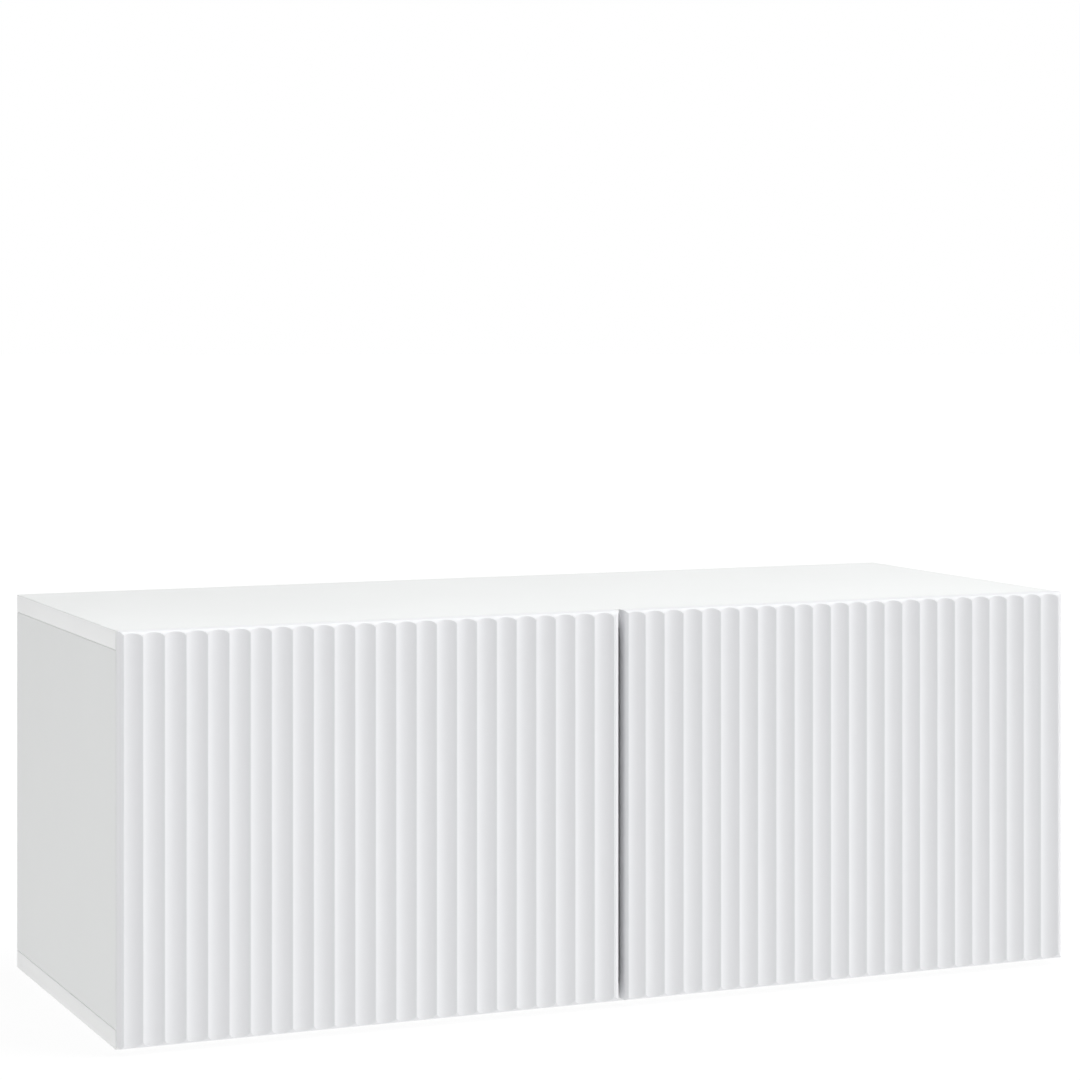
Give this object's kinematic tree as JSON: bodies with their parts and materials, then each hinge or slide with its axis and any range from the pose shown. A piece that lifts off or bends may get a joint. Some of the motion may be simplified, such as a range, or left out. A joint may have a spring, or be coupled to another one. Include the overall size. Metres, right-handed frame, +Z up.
{
  "type": "media cabinet",
  "caption": "Low white media cabinet with two side-hinged fluted doors, a divided interior, cable outlets and push latches.",
  "frame": {"origin": "middle of the footprint, on the floor", "axes": "+X to the right along the width, -Y out of the doors, +Z up"},
  "size_m": [1, 0.4, 0.385],
  "materials": {
    "white_board": "white melamine-faced board, satin",
    "white_lacquer": "white satin lacquer on milled fibreboard",
    "white_hardboard": "white painted hardboard, matt",
    "beech_dowel": "raw fluted beech",
    "nickel_steel": "nickel-plated pressed steel",
    "zinc_fitting": "die-cast zinc, dull",
    "grey_plastic": "light grey moulded plastic",
    "glide_plastic": "off-white moulded plastic"
  },
  "bodies": {
    "carcass": {"top_panel": "white_board", "bottom_panel": "white_board", "side_panel_left": "white_board", "side_panel_right": "white_board", "centre_divider": "white_board", "back_panel": "white_hardboard", "glide_front_left": "glide_plastic", "glide_front_middle": "glide_plastic", "glide_front_right": "glide_plastic", "glide_rear_left": "glide_plastic", "glide_rear_middle": "glide_plastic", "glide_rear_right": "glide_plastic", "cam_bolt_bottom_left_front": "zinc_fitting", "cam_bolt_bottom_left_rear": "zinc_fitting", "cam_bolt_bottom_right_front": "zinc_fitting", "cam_bolt_bottom_right_rear": "zinc_fitting", "cam_bolt_top_left_front": "zinc_fitting", "cam_bolt_top_left_rear": "zinc_fitting", "cam_bolt_top_right_front": "zinc_fitting", "cam_bolt_top_right_rear": "zinc_fitting", "cam_disc_bottom_left_front": "zinc_fitting", "cam_disc_bottom_left_rear": "zinc_fitting", "cam_disc_bottom_right_front": "zinc_fitting", "cam_disc_bottom_right_rear": "zinc_fitting", "cam_disc_top_left_front": "zinc_fitting", "cam_disc_top_left_rear": "zinc_fitting", "cam_disc_top_right_front": "zinc_fitting", "cam_disc_top_right_rear": "zinc_fitting", "dowel_bottom_left": "beech_dowel", "dowel_bottom_right": "beech_dowel", "dowel_top_left": "beech_dowel", "dowel_top_right": "beech_dowel", "divider_dowel_bottom_front": "beech_dowel", "divider_dowel_bottom_rear": "beech_dowel", "divider_dowel_top_front": "beech_dowel", "divider_dowel_top_rear": "beech_dowel", "hinge_plate_lower_left": "nickel_steel", "hinge_plate_lower_right": "nickel_steel", "hinge_plate_upper_left": "nickel_steel", "hinge_plate_upper_right": "nickel_steel", "hinge_arm_lower_left": "nickel_steel", "hinge_arm_lower_right": "nickel_steel", "hinge_arm_upper_left": "nickel_steel", "hinge_arm_upper_right": "nickel_steel", "latch_housing_left": "grey_plastic", "latch_housing_right": "grey_plastic"},
    "left_door": {"door_left": "white_lacquer", "hinge_cup_lower_left": "nickel_steel", "hinge_cup_upper_left": "nickel_steel", "strike_plate_left": "nickel_steel"},
    "left_links": {"hinge_link_lower_left": "nickel_steel", "hinge_link_upper_left": "nickel_steel"},
    "left_plunger": {"latch_plunger_left": "grey_plastic"},
    "right_door": {"door_right": "white_lacquer", "hinge_cup_lower_right": "nickel_steel", "hinge_cup_upper_right": "nickel_steel", "strike_plate_right": "nickel_steel"},
    "right_links": {"hinge_link_lower_right": "nickel_steel", "hinge_link_upper_right": "nickel_steel"},
    "right_plunger": {"latch_plunger_right": "grey_plastic"}
  },
  "joints": [
    {"name": "left_door_swing", "type": "hinge", "parent": "carcass", "child": "left_door", "pos_m": [-0.494, -0.194, 0.19575], "axis": [0, 0, -1], "range_deg": [0, 95]},
    {"name": "left_links_fold", "type": "hinge", "parent": "carcass", "child": "left_links", "pos_m": [-0.474, -0.184, 0.19575], "axis": [0, 0, 1], "range_deg": [0, 50]},
    {"name": "left_plunger_push", "type": "slide", "parent": "carcass", "child": "left_plunger", "axis": [0, -1, 0], "range_m": [0, 0.02]},
    {"name": "right_door_swing", "type": "hinge", "parent": "carcass", "child": "right_door", "pos_m": [0.494, -0.194, 0.19575], "axis": [0, 0, 1], "range_deg": [0, 95]},
    {"name": "right_links_fold", "type": "hinge", "parent": "carcass", "child": "right_links", "pos_m": [0.474, -0.184, 0.19575], "axis": [0, 0, -1], "range_deg": [0, 50]},
    {"name": "right_plunger_push", "type": "slide", "parent": "carcass", "child": "right_plunger", "axis": [0, -1, 0], "range_m": [0, 0.02]}
  ],
  "couplings": [
    {"joint": "left_links_fold", "follows": "left_door_swing", "ratio": 0.516},
    {"joint": "left_plunger_push", "follows": "left_door_swing", "m_per_rad": 0.012},
    {"joint": "right_links_fold", "follows": "right_door_swing", "ratio": 0.516},
    {"joint": "right_plunger_push", "follows": "right_door_swing", "m_per_rad": 0.012}
  ]
}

PROMPT: Write out every line of the material again, exactly as it reads.

FINISHED ANSWER:
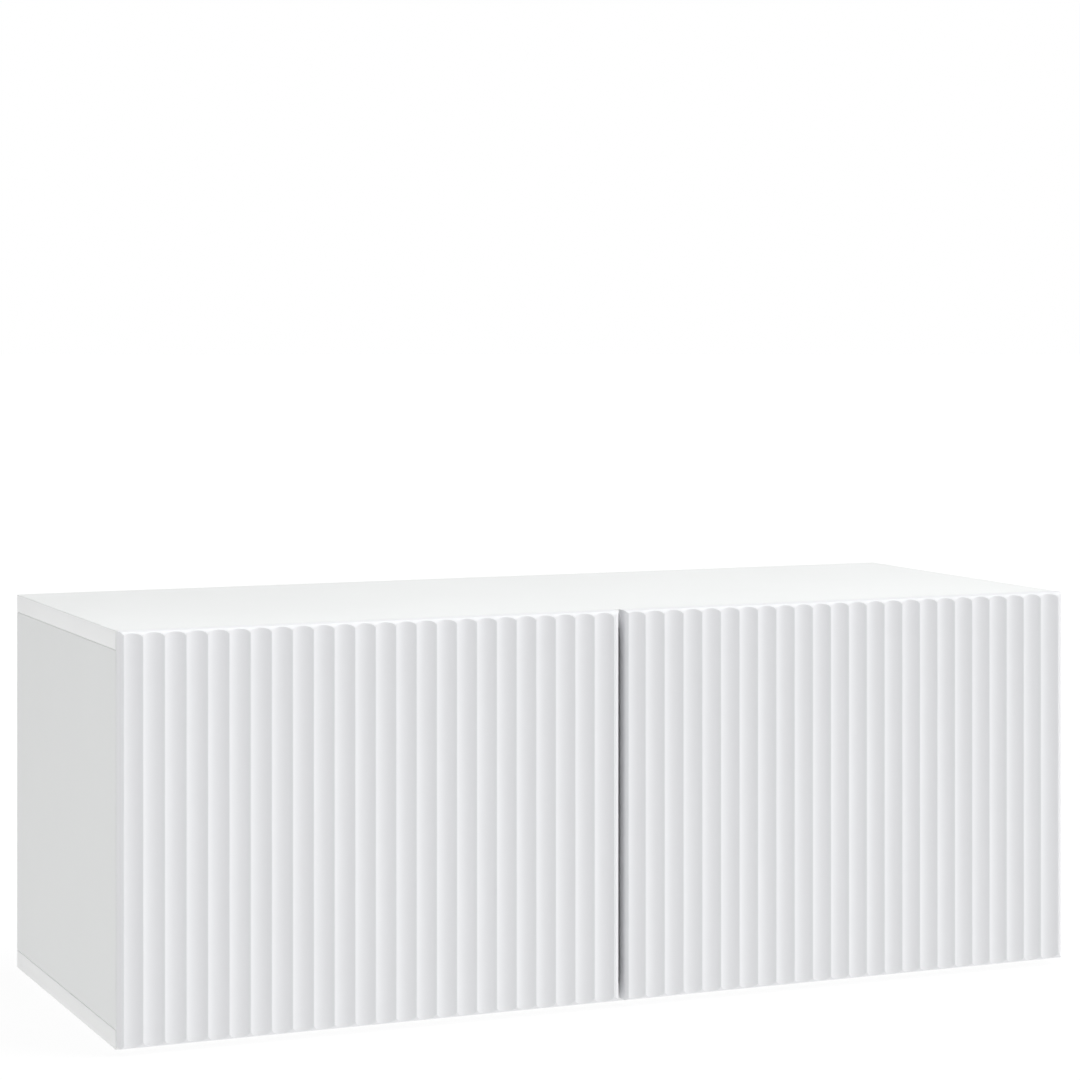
Give this object's kinematic tree as JSON: bodies with their parts and materials, then each hinge or slide with its axis and any range from the pose shown. A piece that lifts off or bends may get a joint. Some of the motion may be simplified, such as a range, or left out. A joint may have a spring, or be coupled to another one. Include the overall size. Metres, right-handed frame, +Z up.
{
  "type": "media cabinet",
  "caption": "Low white media cabinet with two side-hinged fluted doors, a divided interior, cable outlets and push latches.",
  "frame": {"origin": "middle of the footprint, on the floor", "axes": "+X to the right along the width, -Y out of the doors, +Z up"},
  "size_m": [1, 0.4, 0.385],
  "materials": {
    "white_board": "white melamine-faced board, satin",
    "white_lacquer": "white satin lacquer on milled fibreboard",
    "white_hardboard": "white painted hardboard, matt",
    "beech_dowel": "raw fluted beech",
    "nickel_steel": "nickel-plated pressed steel",
    "zinc_fitting": "die-cast zinc, dull",
    "grey_plastic": "light grey moulded plastic",
    "glide_plastic": "off-white moulded plastic"
  },
  "bodies": {
    "carcass": {"top_panel": "white_board", "bottom_panel": "white_board", "side_panel_left": "white_board", "side_panel_right": "white_board", "centre_divider": "white_board", "back_panel": "white_hardboard", "glide_front_left": "glide_plastic", "glide_front_middle": "glide_plastic", "glide_front_right": "glide_plastic", "glide_rear_left": "glide_plastic", "glide_rear_middle": "glide_plastic", "glide_rear_right": "glide_plastic", "cam_bolt_bottom_left_front": "zinc_fitting", "cam_bolt_bottom_left_rear": "zinc_fitting", "cam_bolt_bottom_right_front": "zinc_fitting", "cam_bolt_bottom_right_rear": "zinc_fitting", "cam_bolt_top_left_front": "zinc_fitting", "cam_bolt_top_left_rear": "zinc_fitting", "cam_bolt_top_right_front": "zinc_fitting", "cam_bolt_top_right_rear": "zinc_fitting", "cam_disc_bottom_left_front": "zinc_fitting", "cam_disc_bottom_left_rear": "zinc_fitting", "cam_disc_bottom_right_front": "zinc_fitting", "cam_disc_bottom_right_rear": "zinc_fitting", "cam_disc_top_left_front": "zinc_fitting", "cam_disc_top_left_rear": "zinc_fitting", "cam_disc_top_right_front": "zinc_fitting", "cam_disc_top_right_rear": "zinc_fitting", "dowel_bottom_left": "beech_dowel", "dowel_bottom_right": "beech_dowel", "dowel_top_left": "beech_dowel", "dowel_top_right": "beech_dowel", "divider_dowel_bottom_front": "beech_dowel", "divider_dowel_bottom_rear": "beech_dowel", "divider_dowel_top_front": "beech_dowel", "divider_dowel_top_rear": "beech_dowel", "hinge_plate_lower_left": "nickel_steel", "hinge_plate_lower_right": "nickel_steel", "hinge_plate_upper_left": "nickel_steel", "hinge_plate_upper_right": "nickel_steel", "hinge_arm_lower_left": "nickel_steel", "hinge_arm_lower_right": "nickel_steel", "hinge_arm_upper_left": "nickel_steel", "hinge_arm_upper_right": "nickel_steel", "latch_housing_left": "grey_plastic", "latch_housing_right": "grey_plastic"},
    "left_door": {"door_left": "white_lacquer", "hinge_cup_lower_left": "nickel_steel", "hinge_cup_upper_left": "nickel_steel", "strike_plate_left": "nickel_steel"},
    "left_links": {"hinge_link_lower_left": "nickel_steel", "hinge_link_upper_left": "nickel_steel"},
    "left_plunger": {"latch_plunger_left": "grey_plastic"},
    "right_door": {"door_right": "white_lacquer", "hinge_cup_lower_right": "nickel_steel", "hinge_cup_upper_right": "nickel_steel", "strike_plate_right": "nickel_steel"},
    "right_links": {"hinge_link_lower_right": "nickel_steel", "hinge_link_upper_right": "nickel_steel"},
    "right_plunger": {"latch_plunger_right": "grey_plastic"}
  },
  "joints": [
    {"name": "left_door_swing", "type": "hinge", "parent": "carcass", "child": "left_door", "pos_m": [-0.494, -0.194, 0.19575], "axis": [0, 0, -1], "range_deg": [0, 95]},
    {"name": "left_links_fold", "type": "hinge", "parent": "carcass", "child": "left_links", "pos_m": [-0.474, -0.184, 0.19575], "axis": [0, 0, 1], "range_deg": [0, 50]},
    {"name": "left_plunger_push", "type": "slide", "parent": "carcass", "child": "left_plunger", "axis": [0, -1, 0], "range_m": [0, 0.02]},
    {"name": "right_door_swing", "type": "hinge", "parent": "carcass", "child": "right_door", "pos_m": [0.494, -0.194, 0.19575], "axis": [0, 0, 1], "range_deg": [0, 95]},
    {"name": "right_links_fold", "type": "hinge", "parent": "carcass", "child": "right_links", "pos_m": [0.474, -0.184, 0.19575], "axis": [0, 0, -1], "range_deg": [0, 50]},
    {"name": "right_plunger_push", "type": "slide", "parent": "carcass", "child": "right_plunger", "axis": [0, -1, 0], "range_m": [0, 0.02]}
  ],
  "couplings": [
    {"joint": "left_links_fold", "follows": "left_door_swing", "ratio": 0.516},
    {"joint": "left_plunger_push", "follows": "left_door_swing", "m_per_rad": 0.012},
    {"joint": "right_links_fold", "follows": "right_door_swing", "ratio": 0.516},
    {"joint": "right_plunger_push", "follows": "right_door_swing", "m_per_rad": 0.012}
  ]
}